The most frequent question that I get these days is “which weight-loss operation is the best for me?” While there have been many bariatric procedures that have evolved over time, the Roux-en-y gastric bypass and the gastric sleeve seem to have withstood the test of time. Other weight-loss surgeries have been tried and have either fallen short in expectations over time, or some remain experimental and long-term outcomes are not yet known.
Gastric Sleeve. The sleeve gastrectomy has been around for a long time. It was first introduced as a part of the duodenal switch operation. However, in the past 15 years it has been found to be a good stand-alone operation, resulting in good weight loss. The operation consists of making a tube out of the stomach from the end of the esophagus to the lower portion of the stomach. The tube is narrow, perhaps a little bigger around than your index finger. This tube restricts how much food you can eat. We make it small because it will stretch out over time to be 35-40% the size of a normal stomach, which is what you need to maintain your weight loss. With the gastric sleeve weight loss is rapid at first with most weight loss occurring in the first 6 months. As the sleeve stretches, weight loss slows and is complete at about 1 year. At that point you can expect to lose about 70% of your excess weight. There is also good resolution or improvement in obesity-related illnesses associated with the gastric sleeve. Type II diabetes goes into remission about 60-70% of the time, with medications no longer needed. Hypertension and sleep apnea resolve or improve about 60-65% of the time. In short, the sleeve gastrectomy only restricts how much you eat. The food that is eaten is absorbed properly, so vitamin and mineral deficiencies are uncommon.
Gastric Bypass. The Roux-en-y gastric bypass has also been around for a long time–since the 1960’s. For many bariatric surgeons, the bypass is considered to be the gold standard for weight-loss surgery.

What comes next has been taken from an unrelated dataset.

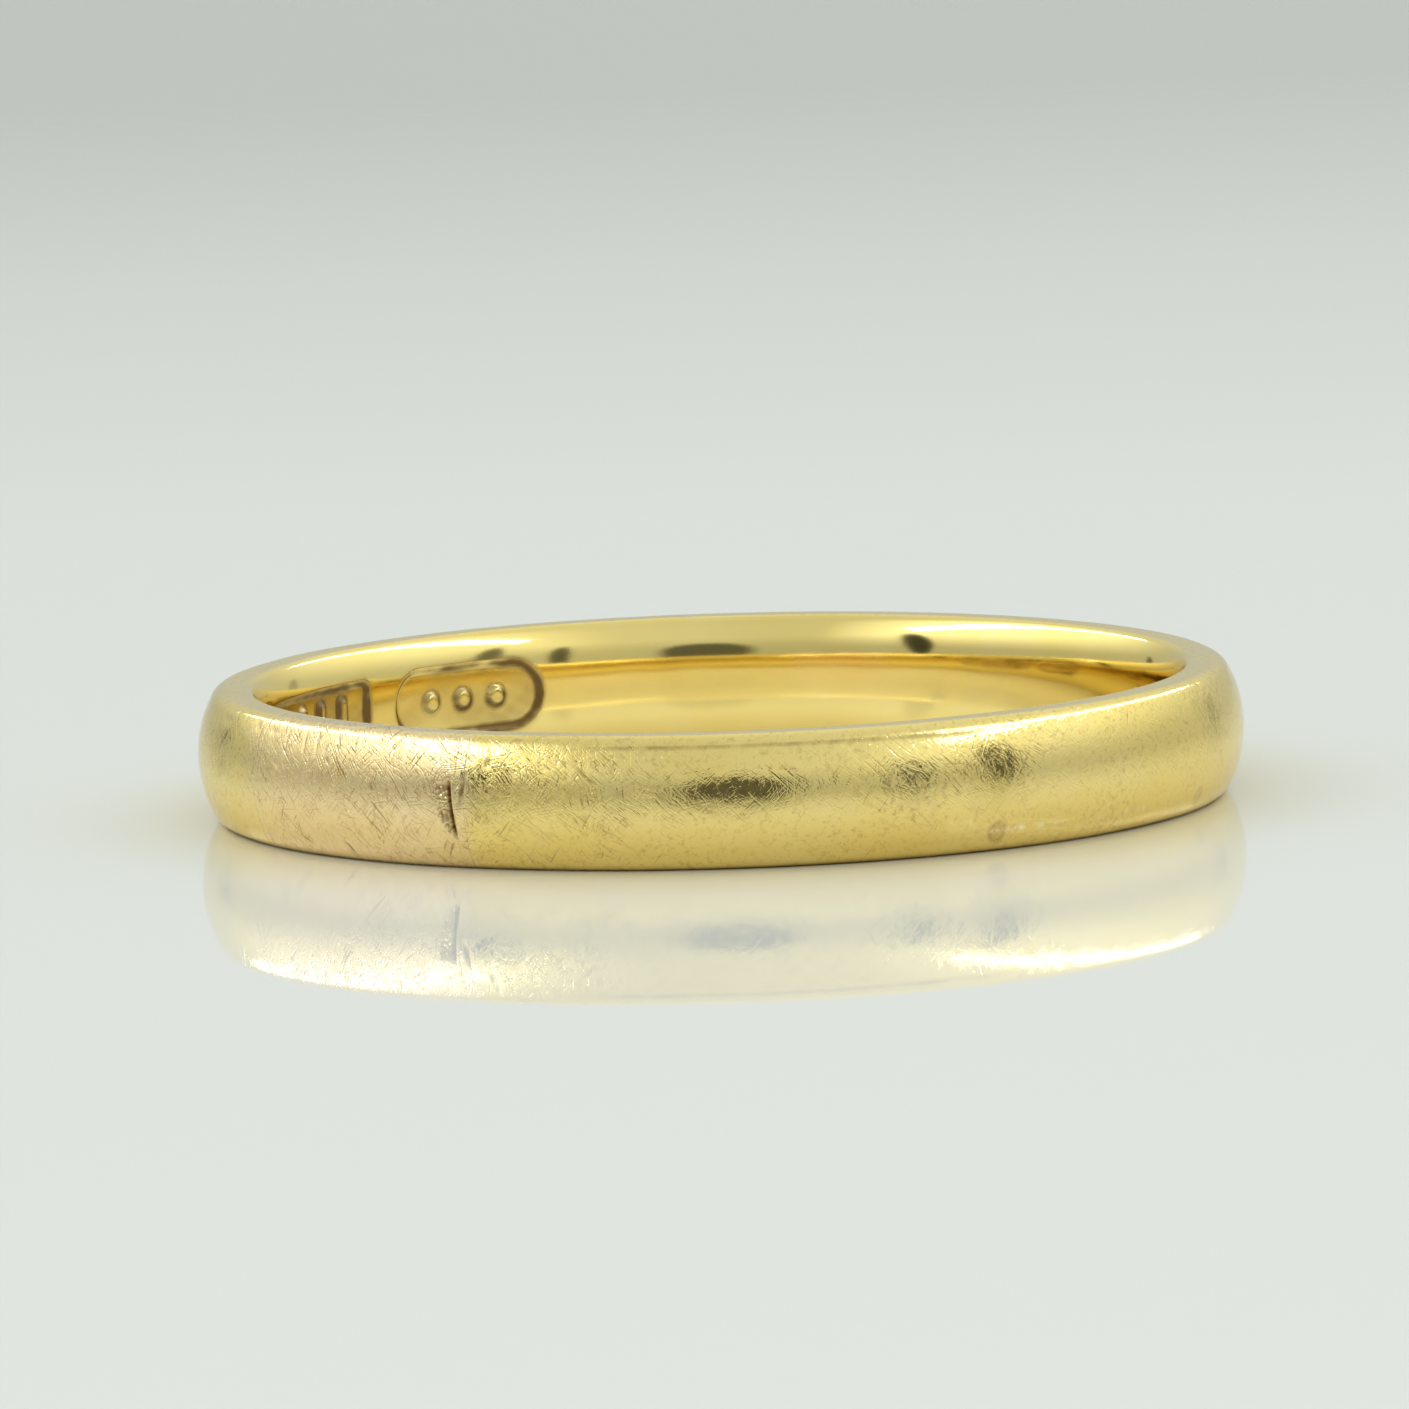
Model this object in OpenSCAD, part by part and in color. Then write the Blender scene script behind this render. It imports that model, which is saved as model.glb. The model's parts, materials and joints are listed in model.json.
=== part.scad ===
// Plain comfort-fit wedding band, lying flat on one side face.
// Millimetres. +Z runs along the finger, and z = 0 is the lower side face.
// Angles are counted from +X towards +Y. The front of the ring is -Y.
//
// The ring was enlarged once: it was cut open, and a sizing piece of a pinker
// gold was let in and soldered at both ends.

/* [Ring size] */
// Inside diameter, which sets the ring size
inside_d = 17.2; // [14:0.1:22]
// Thickness of the wall at the middle of the band
wall = 1.3; // [1.2:0.05:2]
// Width of the band along the finger
band_w = 2.5; // [2:0.1:4]

/* [Cross-section] */
// How far the crowned outside falls away by the side faces
crown_fall = 0.38; // [0.2:0.01:0.45]
// Radius of the two outer edges
outer_edge_r = 0.3; // [0.15:0.01:0.35]
// Width of the straight land that the finger bears on
land_w = 0.6; // [0.3:0.05:0.8]
// How far the inside opens out from the land to the side faces
comfort_relief = 0.27; // [0.05:0.01:0.3]
// Radius of the two inner edges
inner_edge_r = 0.2; // [0.05:0.01:0.25]

/* [Sizing piece] */
// Direction of the solder seam towards the side of the ring, in degrees
side_seam_deg = 208.5; // [195:0.5:220]
// Direction of the solder seam towards the front of the ring, in degrees
front_seam_deg = 240.6; // [230:0.1:265]
// Width of each solder seam, along the outside
seam_w = 0.2; // [0.1:0.05:0.4]

/* [Punch marks] */
// Depth of the punch marks, measured out from the land
punch_depth = 0.08; // [0.04:0.01:0.1]
// Direction of the barred rectangular mark, in degrees
bar_mark_deg = 157; // [154:1:165]
// Length of the barred mark, around the ring
bar_mark_l = 4.6; // [3:0.1:5]
// Height of the barred mark, along the finger
bar_mark_h = 1.2; // [0.8:0.1:1.4]
// Direction of the oval mark, in degrees
oval_mark_deg = 125; // [110:1:126]
// Length of the oval mark, around the ring
oval_mark_l = 3.4; // [2:0.1:3.6]
// Height of the oval mark, along the finger
oval_mark_h = 1.3; // [0.8:0.1:1.4]

/* [Hidden] */
bore_r = inside_d / 2;
outer_r = bore_r + wall;
half_w = band_w / 2;
mid_r = bore_r + wall / 2;
// The outer and inner halves of the section overlap by this much at mid_r.
lap = 0.1;

// Crown: an arc through the widest point that falls by crown_fall at the side
// faces, with an edge arc inside it that touches both the crown and the face.
crown_r = (half_w * half_w + crown_fall * crown_fall) / (2 * crown_fall);
crown_x = outer_r - crown_r;
outer_edge_z = half_w - outer_edge_r;
crown_end_deg = asin(outer_edge_z / (crown_r - outer_edge_r));
outer_edge_x = crown_x + (crown_r - outer_edge_r) * cos(crown_end_deg);
crown_end_z = crown_r * sin(crown_end_deg);

// Comfort flares: arcs that start square to the land's ends and open outwards,
// with an edge arc inside each that touches both the flare and the side face.
flare_h = half_w - land_w / 2;
flare_r = (flare_h * flare_h + comfort_relief * comfort_relief) / (2 * comfort_relief);
flare_x = bore_r + flare_r;
inner_edge_z = half_w - inner_edge_r;
flare_end_deg = asin((inner_edge_z - land_w / 2) / (flare_r - inner_edge_r));
inner_edge_x = flare_x - (flare_r - inner_edge_r) * cos(flare_end_deg);
flare_end_h = flare_r * sin(flare_end_deg);

// The cuts between the pieces, as angles around the ring.
seam_deg = seam_w / outer_r * 180 / PI;
side_cut_deg = [side_seam_deg - seam_deg / 2, side_seam_deg + seam_deg / 2];
front_cut_deg = [front_seam_deg - seam_deg / 2, front_seam_deg + seam_deg / 2];

// Marks: bars in the rectangle and dots in the oval are left standing.
bar_count = 5;
bar_w = 0.22;
bar_h_share = 0.6;
dot_count = 3;
dot_r = 0.16;
dot_pitch_share = 0.22;

arc_fn = 72;
ring_fn = 180;

// Outer half of the section, symmetrical about the middle of the band.
module crown_side_2d() {
  intersection() {
    translate([crown_x, 0]) circle(r = crown_r, $fn = 4 * arc_fn);
    translate([mid_r - lap, -crown_end_z]) square([wall, 2 * crown_end_z]);
  }
  for (side = [-1, 1])
    translate([outer_edge_x, side * outer_edge_z]) circle(r = outer_edge_r, $fn = arc_fn);
  translate([mid_r - lap, -half_w]) square([outer_edge_x - mid_r + lap, band_w]);
}

// Inner half of the section, with the land in the middle.
module finger_side_2d() {
  translate([bore_r, -land_w / 2]) square([wall / 2, land_w]);
  for (side = [0, 1])
    mirror([0, side])
      translate([0, land_w / 2]) {
        intersection() {
          translate([flare_x, 0]) circle(r = flare_r, $fn = 4 * arc_fn);
          translate([mid_r - wall, 0]) square([wall, flare_end_h]);
        }
        translate([inner_edge_x, inner_edge_z - land_w / 2])
          circle(r = inner_edge_r, $fn = arc_fn);
      }
  translate([inner_edge_x, -half_w]) square([mid_r - inner_edge_x, band_w]);
}

// A length of the band between two angles.
module band_arc(from_deg, to_deg) {
  rotate([0, 0, from_deg])
    rotate_extrude(angle = to_deg - from_deg, $fn = ring_fn)
      translate([0, half_w]) {
        crown_side_2d();
        finger_side_2d();
      }
}

// Cuts a flat outline into the inside wall, down to a floor that follows the bore.
module punched(direction_deg) {
  intersection() {
    rotate([0, 0, direction_deg])
      translate([mid_r - wall, 0, half_w])
        rotate([90, 0, 90])
          linear_extrude(wall) children();
    cylinder(r = bore_r + punch_depth, h = band_w, $fn = ring_fn);
  }
}

// Rectangle with a row of upright bars left standing in it.
module bar_mark_2d() {
  difference() {
    square([bar_mark_l, bar_mark_h], center = true);
    for (i = [1 : bar_count])
      translate([(i / (bar_count + 1) - 0.5) * bar_mark_l, 0])
        square([bar_w, bar_h_share * bar_mark_h], center = true);
  }
}

// Oval with straight sides and a row of round dots left standing in it.
module oval_mark_2d() {
  end_r = oval_mark_h / 2;
  difference() {
    union() {
      square([oval_mark_l - oval_mark_h, oval_mark_h], center = true);
      for (side = [-1, 1])
        translate([side * (oval_mark_l / 2 - end_r), 0]) circle(r = end_r, $fn = arc_fn);
    }
    for (i = [0 : dot_count - 1])
      translate([(i - (dot_count - 1) / 2) * dot_pitch_share * oval_mark_l, 0])
        circle(r = dot_r, $fn = arc_fn);
  }
}

// The original ring, open between the two seams, with its punch marks.
module shank() {
  color([0.80, 0.68, 0.36])
    difference() {
      band_arc(front_cut_deg[1], side_cut_deg[0] + 360);
      punched(bar_mark_deg) bar_mark_2d();
      punched(oval_mark_deg) oval_mark_2d();
    }
}

// The length let in to enlarge the ring.
module sizing_piece() {
  color([0.83, 0.67, 0.46])
    band_arc(side_cut_deg[1], front_cut_deg[0]);
}

// A thin layer of solder across the whole section.
module solder_seam(cut_deg) {
  color([0.86, 0.80, 0.62])
    band_arc(cut_deg[0], cut_deg[1]);
}

module side_solder_seam() {
  solder_seam(side_cut_deg);
}

module front_solder_seam() {
  solder_seam(front_cut_deg);
}

shank();
sizing_piece();
side_solder_seam();
front_solder_seam();
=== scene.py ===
import json
import math

import bpy
import numpy as np
from mathutils import Matrix, Vector


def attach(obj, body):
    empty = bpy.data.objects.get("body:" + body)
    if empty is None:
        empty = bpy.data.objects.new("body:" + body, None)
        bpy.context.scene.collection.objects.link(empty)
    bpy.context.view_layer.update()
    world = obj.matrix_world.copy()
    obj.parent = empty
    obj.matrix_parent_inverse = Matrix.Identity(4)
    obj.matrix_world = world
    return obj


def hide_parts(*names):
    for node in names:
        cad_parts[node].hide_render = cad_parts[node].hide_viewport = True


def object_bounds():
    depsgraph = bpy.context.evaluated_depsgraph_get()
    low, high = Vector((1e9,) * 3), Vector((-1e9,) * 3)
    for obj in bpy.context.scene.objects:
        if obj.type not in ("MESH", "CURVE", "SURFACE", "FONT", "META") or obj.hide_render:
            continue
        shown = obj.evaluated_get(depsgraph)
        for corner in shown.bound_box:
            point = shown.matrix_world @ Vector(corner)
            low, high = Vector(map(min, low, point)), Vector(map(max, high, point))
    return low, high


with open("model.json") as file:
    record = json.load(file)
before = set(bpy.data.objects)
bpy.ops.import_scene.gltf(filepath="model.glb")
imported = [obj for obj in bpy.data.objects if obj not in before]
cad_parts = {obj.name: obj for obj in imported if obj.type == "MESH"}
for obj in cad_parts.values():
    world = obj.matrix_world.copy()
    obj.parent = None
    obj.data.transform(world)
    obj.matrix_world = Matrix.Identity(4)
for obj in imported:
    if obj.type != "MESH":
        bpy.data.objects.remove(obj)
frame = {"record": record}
cad_low, cad_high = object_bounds()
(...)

The bypass has two parts to the operation. The first part consists of creating a pouch out of the upper part of the stomach which is connected to the esophagus. It too is small–about the size of an adult thumb and can contain about 1-1.5 ounces. It will also stretch to contain about 6-8 ounces over 1 year, allowing you to maintain your weight loss. The second part of the operation is the bypass. The first part of the small intestine is bypassed by connecting the second portion of the small intestine to the pouch. This changes where the bypass portion of the small intestine empties into the second portion of the small bowel. Although it sounds complicated, the end result is a change in how you absorb your food into the intestine. This is called the malabsorptive portion of the operation. The weight loss achieved with the bypass is about the same as the sleeve gastrectomy. Similarly, there is also a favorable impact on obesity-related illnesses. The resolution or improvement seen in hypertension and sleep apnea is about the same for the bypass as it is for the sleeve. However, the change in the anatomy associated with the bypass results in a much better remission rate for type II diabetes. We see resolution in diabetes in about 85% of gastric bypass patients in our practice. The down side of the gastric bypass is that over time it is possible to develop vitamin and mineral deficiencies because of the malabsorptive component. To prevent this from occurring, vitamin and mineral supplements are recommended, and with regular follow-up these deficiencies are uncommon.
So, now to answer the question…”which weight-loss operation is the best for me?” If you have Type II diabetes, the gastric bypass is the best operation for remission and a possible cure. However, if you don’t have type II diabetes, then the sleeve will result in about the same weight loss with a much lower risk of nutritional deficiencies.